Everything from the line containing "zip(*points))), Vector(map(max, zip(*points)))" to the line containing "crease = math.radians(35)", both lines included, must be copied exactly; nothing else should be.

#####

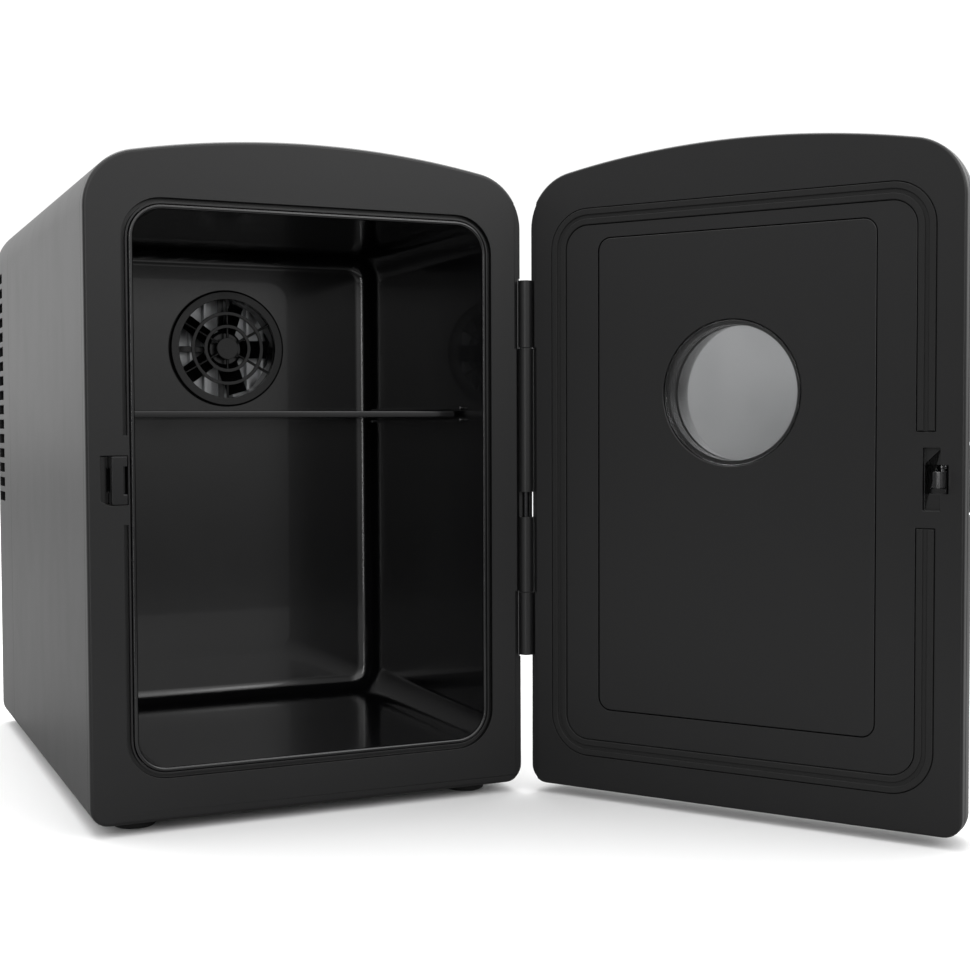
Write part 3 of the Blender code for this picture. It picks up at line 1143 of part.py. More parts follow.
# ---- door -------------------------------------------------------------------------------
def build_door_panel():
    """The door's inner face: seal groove, inset seat, window collar, latch lugs and recess."""
    edge = 1 * MM
    panel = layered("door_inner_panel", [
        (body_outline(edge), DOOR_FACE),
        (body_outline(0.3 * edge), DOOR_FACE - 0.3 * edge),
        (body_outline(), DOOR_FACE - edge),
        (body_outline(), PANEL_BACK)], BLACK_CASE)
    collar = WINDOW_RADIUS + 2 * MM
    deep = OUTER_FACE - PANE_THICK - GAP
    join(panel, rod("window_collar", (0, PANEL_BACK + 1 * MM, WINDOW_HEIGHT),
                    (0, deep, WINDOW_HEIGHT), collar, group=CUTTERS, segments=40))
    for index, (low, high) in enumerate(lug_spans()):
        join(panel, box(f"latch_lug_{index + 1}", (LATCH_X - 2.8 * MM, LATCH_Y - 2.6 * MM, low),
                        (LATCH_X + 3.4 * MM, PANEL_BACK + 0.5 * MM, high), group=CUTTERS))
    cut(panel, rod("lug_bore", (LATCH_X, LATCH_Y, LATCH_HEIGHT - 30 * MM),
                   (LATCH_X, LATCH_Y, LATCH_HEIGHT + 30 * MM), LATCH_PIN_RADIUS + GAP,
                   group=CUTTERS, segments=16))
    cut(panel, rod("window_opening", (0, 5 * MM, WINDOW_HEIGHT), (0, -30 * MM, WINDOW_HEIGHT),
                   WINDOW_RADIUS, group=CUTTERS, segments=40))
    seat = plate("gasket_seat", [gasket_outline(GAP), gasket_outline(-GASKET_WIDTH - GAP)],
                 DOOR_FACE - GASKET_SEAT, 5 * MM, group=CUTTERS)
    cut(seat, gasket_break("seat_break", GAP))
    cut(panel, seat)
    cut(panel, plate("inset_seat", [inset_outline(GAP)],
                     DOOR_FACE - INSET_THICK - GAP, 5 * MM, group=CUTTERS))
    half = RECESS_HEIGHT / 2
    right = KEEPER_RIGHT - 0.4 * MM
    cut(panel, box("keeper_recess", (KEEPER_EDGE - 0.4 * MM, DOOR_FACE - 2.2 * MM,
                                     LATCH_HEIGHT - half),
                   (right, 5 * MM, LATCH_HEIGHT + half), group=CUTTERS))
    cut(panel, box("hook_opening", (POCKET_LEFT + 0.6 * MM, PANEL_BACK - 0.3 * MM,
                                    LATCH_HEIGHT - 5.1 * MM),
                   (right - 0.2 * MM, 5 * MM, LATCH_HEIGHT + 5.1 * MM), group=CUTTERS))
    webs = [(BARREL_LOW, LOW_JOINT), (HIGH_JOINT, BARREL_HIGH)]
    cut(panel, plate("door_hinge_step", [step_outline(webs)], DOOR_FACE - HINGE_STEP_DEPTH,
                     5 * MM, group=CUTTERS))
    return panel


def inset_outline(outset=0.0):
    """The inset plate's edge, drawn out by outset."""
    reach = INSET_HALF + outset
    return rounded_rect(-reach, reach, INSET_LOW - outset, INSET_HIGH + outset,
                        INSET_RADIUS + outset)


def gasket_break(name, ease):
    """The stretch beside the latch where the seal stops."""
    return box(name, (-HALF, DOOR_FACE - 9 * MM, LATCH_HEIGHT - GASKET_BREAK_BELOW + ease),
               (0, 9 * MM, LATCH_HEIGHT + GASKET_BREAK_ABOVE - ease), group=CUTTERS)


def crowned(name, inset, front, material=None, group=None, lead=0.0):
    """A door-shaped solid whose sides curve in towards its front."""
    start = PANEL_BACK - GAP
    layers = []
    if lead:
        layers.append((body_outline(inset), start + lead))
    steps = 8
    for step in range(steps + 1):
        angle = math.pi / 2 * step / steps
        drawn_in = inset + DOOR_CROWN_INSET * (1 - math.cos(angle))
        layers.append((body_outline(drawn_in), start - (start - front) * math.sin(angle)))
    return layered(name, layers, material, group)


def build_door_shell():
    """The door's outer shell, hollow from behind, with the window and latch openings."""
    shell = crowned("door_outer_shell", 0, DOOR_FRONT, BLACK_CASE)
    cut(shell, crowned("door_room", DOOR_WALL, DOOR_FRONT + DOOR_WALL, group=CUTTERS, lead=5 * MM))
    cut(shell, rod("porthole_opening", (0, 0, WINDOW_HEIGHT), (0, -40 * MM, WINDOW_HEIGHT),
                   PORTHOLE_RADIUS - GAP, group=CUTTERS, segments=36))
    half = PAD_HEIGHT / 2 + 1.2 * MM
    pad_end = LATCH_Y - PAD_REACH - 1.5 * MM
    cut(shell, box("pad_opening", (-HALF - 5 * MM, pad_end, LATCH_HEIGHT - half),
                   (-HALF + 10 * MM, LATCH_Y + 1.4 * MM, LATCH_HEIGHT + half), group=CUTTERS))
    cut(shell, box("hinge_side_room", (AXIS_X - BARREL_RADIUS, AXIS_Y - BARREL_RADIUS, 0),
                   (AXIS_X + 9 * MM, 5 * MM, TOP_Z), group=CUTTERS))


def build_door_foam():
    """The door's insulation, clear of the window and of the latch."""
    foam = crowned("door_insulation", DOOR_WALL + GAP, DOOR_FRONT + DOOR_WALL + GAP, WHITE_FOAM)
    cut(foam, rod("porthole_room", (0, 0, WINDOW_HEIGHT), (0, -40 * MM, WINDOW_HEIGHT),
                  PORTHOLE_RADIUS + GAP, group=CUTTERS, segments=36))
    cut(foam, box("latch_room", (-HALF - 5 * MM, -40 * MM, LATCH_HEIGHT - 15 * MM),
                  (KEEPER_RIGHT + 1 * MM, 5 * MM, LATCH_HEIGHT + 15 * MM), group=CUTTERS))


def build_door_trim():
    """Seal, inset plate, double glazing and the flared porthole trim."""
    gasket = plate("door_gasket", [gasket_outline(), gasket_outline(-GASKET_WIDTH)],
                   DOOR_FACE - GASKET_SEAT + GAP, DOOR_FACE + GASKET_PROUD, DARK_RUBBER)
    cut(gasket, gasket_break("gasket_gap", 0))
    inset = plate("door_inset_plate", [inset_outline()], DOOR_FACE - INSET_THICK,
                  DOOR_FACE - 0.05 * MM, BLACK_CASE)
    cut(inset, rod("inset_opening", (0, 5 * MM, WINDOW_HEIGHT), (0, -30 * MM, WINDOW_HEIGHT),
                   WINDOW_RADIUS, group=CUTTERS, segments=40))
    middle = (0, WINDOW_HEIGHT)
    for name, face in (("inner_pane", PANE_FACE), ("outer_pane", OUTER_FACE)):
        rod(name, (0, face, WINDOW_HEIGHT), (0, face - PANE_THICK, WINDOW_HEIGHT),
            PANE_RADIUS, SMOKE_PANE, segments=40)
    turned("pane_spacer", [(PANE_RADIUS, SPACER_FACE), (PANE_RADIUS, SPACER_FACE - PANE_GAP),
                           (TRIM_BORE, SPACER_FACE - PANE_GAP), (TRIM_BORE, SPACER_FACE)],
           middle, BLACK_TRIM, segments=40)
    root = OUTER_FACE - PANE_THICK - 2 * GAP
    flange = TRIM_MOUTH + TRIM_FLANGE
    front = DOOR_FRONT - GAP
    lip = front - TRIM_THICK
    turned("porthole_trim", [(TRIM_BORE + TRIM_WALL, root), (TRIM_MOUTH, front),
                             (flange, front), (flange, front - 0.4 * TRIM_THICK),
                             (flange - 1.4 * MM, lip), (TRIM_MOUTH + 0.8 * MM, lip),
                             (TRIM_MOUTH - TRIM_WALL, front), (TRIM_BORE, root)],
           middle, BLACK_TRIM, segments=40)


# ---- assembly ---------------------------------------------------------------------------
build_shell()
front_bezel = build_bezel()
door_panel = build_door_panel()
build_hinge(front_bezel, door_panel)
build_liner()
shelf = build_shelf()
build_insulation()
build_feet()
build_guard()
inner_rotor, rear_rotor = build_cooling()
rear_chassis = build_chassis()
build_rear_cover()
build_cover_screws()
mode_switch = build_fittings()
standoffs, board_front = build_board()
for number, (standoff_x, standoff_z) in enumerate(standoffs):
    join(rear_chassis, rod(f"standoff_{number + 1}", (standoff_x, CHASSIS_BACK - 1 * MM, standoff_z),
                           (standoff_x, board_front - GAP, standoff_z), 2.5 * MM, group=CUTTERS,
                           segments=16))
build_brackets()
carry_handle = build_handle()
build_keeper()
lever = build_lever()
build_latch_pin()
build_door_shell()
build_door_foam()
build_door_trim()
settle()

door_pivot = pivot("door_pivot", (AXIS_X, AXIS_Y, BARREL_LOW))
lever_pivot = pivot("latch_lever_pivot", (LATCH_X, LATCH_Y, LATCH_HEIGHT))
shelf_slide = pivot("shelf_slide", (0, SHELF_SETBACK, SHELF_HEIGHT))
handle_pivot = pivot("carry_handle_pivot", (0, HANDLE_PLACE, HANDLE_Z))
switch_pivot = pivot("mode_switch_pivot", (SWITCH_X, SWITCH_Y, FITTING_HEIGHT))
inner_fan_pivot = pivot("inner_fan_pivot", (0, FAN_FRONT, STACK_HEIGHT))
rear_fan_pivot = pivot("rear_fan_pivot", (0, REAR_FAN_FRONT, STACK_HEIGHT))

DOOR_PIECES = ("door_inner_panel", "door_outer_shell", "door_insulation", "door_gasket",
               "door_inset_plate", "inner_pane", "pane_spacer", "outer_pane", "porthole_trim",
               "latch_pin", "latch_spring")
carry(door_pivot, *[bpy.data.objects[name] for name in DOOR_PIECES], lever_pivot)
carry(lever_pivot, lever)
carry(shelf_slide, shelf)
carry(handle_pivot, carry_handle)
carry(switch_pivot, mode_switch)
carry(inner_fan_pivot, inner_rotor)
carry(rear_fan_pivot, rear_rotor)
door_pivot.rotation_euler.z = math.radians(DOOR_OPEN_ANGLE)

# Everything is moved together so that the origin is the middle of the footprint.
bpy.context.view_layer.update()
graph = bpy.context.evaluated_depsgraph_get()
corners = []
for piece in PARTS.objects:
    if piece.type == "MESH":
        solid = piece.evaluated_get(graph)
        corners += [solid.matrix_world @ vertex.co for vertex in solid.data.vertices]
middle_x = (min(c.x for c in corners) + max(c.x for c in corners)) / 2
middle_y = (min(c.y for c in corners) + max(c.y for c in corners)) / 2
footprint = bpy.data.objects.new("footprint_origin", None)
PARTS.objects.link(footprint)
for piece in list(PARTS.objects):
    if piece.parent is None and piece is not footprint:
        piece.parent = footprint
footprint.location = (-middle_x, -middle_y, 0)
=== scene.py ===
"""Black tabletop mini fridge, its door standing open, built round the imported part."""
import json
import math

import bmesh
import bpy
from mathutils import Matrix, Vector


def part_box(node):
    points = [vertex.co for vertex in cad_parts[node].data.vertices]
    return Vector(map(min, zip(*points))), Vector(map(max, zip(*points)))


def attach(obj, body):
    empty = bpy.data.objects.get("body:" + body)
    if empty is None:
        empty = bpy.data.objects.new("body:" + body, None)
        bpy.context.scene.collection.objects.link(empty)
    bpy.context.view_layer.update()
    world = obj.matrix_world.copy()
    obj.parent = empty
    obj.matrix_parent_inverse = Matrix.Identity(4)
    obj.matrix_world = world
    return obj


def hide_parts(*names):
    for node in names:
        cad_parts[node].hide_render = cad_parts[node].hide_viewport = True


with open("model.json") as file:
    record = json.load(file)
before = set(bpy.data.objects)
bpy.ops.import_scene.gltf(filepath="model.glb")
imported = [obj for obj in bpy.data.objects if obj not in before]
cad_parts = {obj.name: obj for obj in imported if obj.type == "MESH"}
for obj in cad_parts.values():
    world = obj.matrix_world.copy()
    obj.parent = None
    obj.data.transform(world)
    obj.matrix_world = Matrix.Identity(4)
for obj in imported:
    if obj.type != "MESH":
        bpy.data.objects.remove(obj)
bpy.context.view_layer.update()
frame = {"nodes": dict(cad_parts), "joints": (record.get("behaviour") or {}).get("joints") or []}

# ---- Cabinet wrap -----------------------------------------------------------------------
# The sleeve round the cabinet is one black ABS moulding with an arched top and a fine
# spark-eroded grain.  It slides over the face frame's spigot in front and stops at the
# rear cover, with a hairline joint at both ends.
MM = 0.001
HAIRLINE = 0.12 * MM
wrap_low, wrap_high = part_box("cabinet_shell")
middle_x = (wrap_low.x + wrap_high.x) / 2
half_width = (wrap_high.x - wrap_low.x) / 2
base_z = wrap_low.z
top_z = wrap_high.z
face_thick = 5 * MM
face_y = wrap_low.y - face_thick - 0.3 * MM
wrap_wall = 2.4 * MM
arch_curve = 375 * MM
crease = math.radians(35)


def only(piece):
    """Make a piece the only selected one, and the active one."""
    bpy.ops.object.select_all(action="DESELECT")
    piece.select_set(True)
    bpy.context.view_layer.objects.active = piece


def arc_points(across, up, radius, start, end, steps):
    """Points along an arc, angles in degrees, both ends included."""
    points = []
    for step in range(steps + 1):
        angle = math.radians(start + (end - start) * step / steps)
        points.append((across + radius * math.cos(angle), up + radius * math.sin(angle)))
    return points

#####

# THE RESULT
    return Vector(map(min, zip(*points))), Vector(map(max, zip(*points)))


def attach(obj, body):
    empty = bpy.data.objects.get("body:" + body)
    if empty is None:
        empty = bpy.data.objects.new("body:" + body, None)
        bpy.context.scene.collection.objects.link(empty)
    bpy.context.view_layer.update()
    world = obj.matrix_world.copy()
    obj.parent = empty
    obj.matrix_parent_inverse = Matrix.Identity(4)
    obj.matrix_world = world
    return obj


def hide_parts(*names):
    for node in names:
        cad_parts[node].hide_render = cad_parts[node].hide_viewport = True


with open("model.json") as file:
    record = json.load(file)
before = set(bpy.data.objects)
bpy.ops.import_scene.gltf(filepath="model.glb")
imported = [obj for obj in bpy.data.objects if obj not in before]
cad_parts = {obj.name: obj for obj in imported if obj.type == "MESH"}
for obj in cad_parts.values():
    world = obj.matrix_world.copy()
    obj.parent = None
    obj.data.transform(world)
    obj.matrix_world = Matrix.Identity(4)
for obj in imported:
    if obj.type != "MESH":
        bpy.data.objects.remove(obj)
bpy.context.view_layer.update()
frame = {"nodes": dict(cad_parts), "joints": (record.get("behaviour") or {}).get("joints") or []}

# ---- Cabinet wrap -----------------------------------------------------------------------
# The sleeve round the cabinet is one black ABS moulding with an arched top and a fine
# spark-eroded grain.  It slides over the face frame's spigot in front and stops at the
# rear cover, with a hairline joint at both ends.
MM = 0.001
HAIRLINE = 0.12 * MM
wrap_low, wrap_high = part_box("cabinet_shell")
middle_x = (wrap_low.x + wrap_high.x) / 2
half_width = (wrap_high.x - wrap_low.x) / 2
base_z = wrap_low.z
top_z = wrap_high.z
face_thick = 5 * MM
face_y = wrap_low.y - face_thick - 0.3 * MM
wrap_wall = 2.4 * MM
arch_curve = 375 * MM
crease = math.radians(35)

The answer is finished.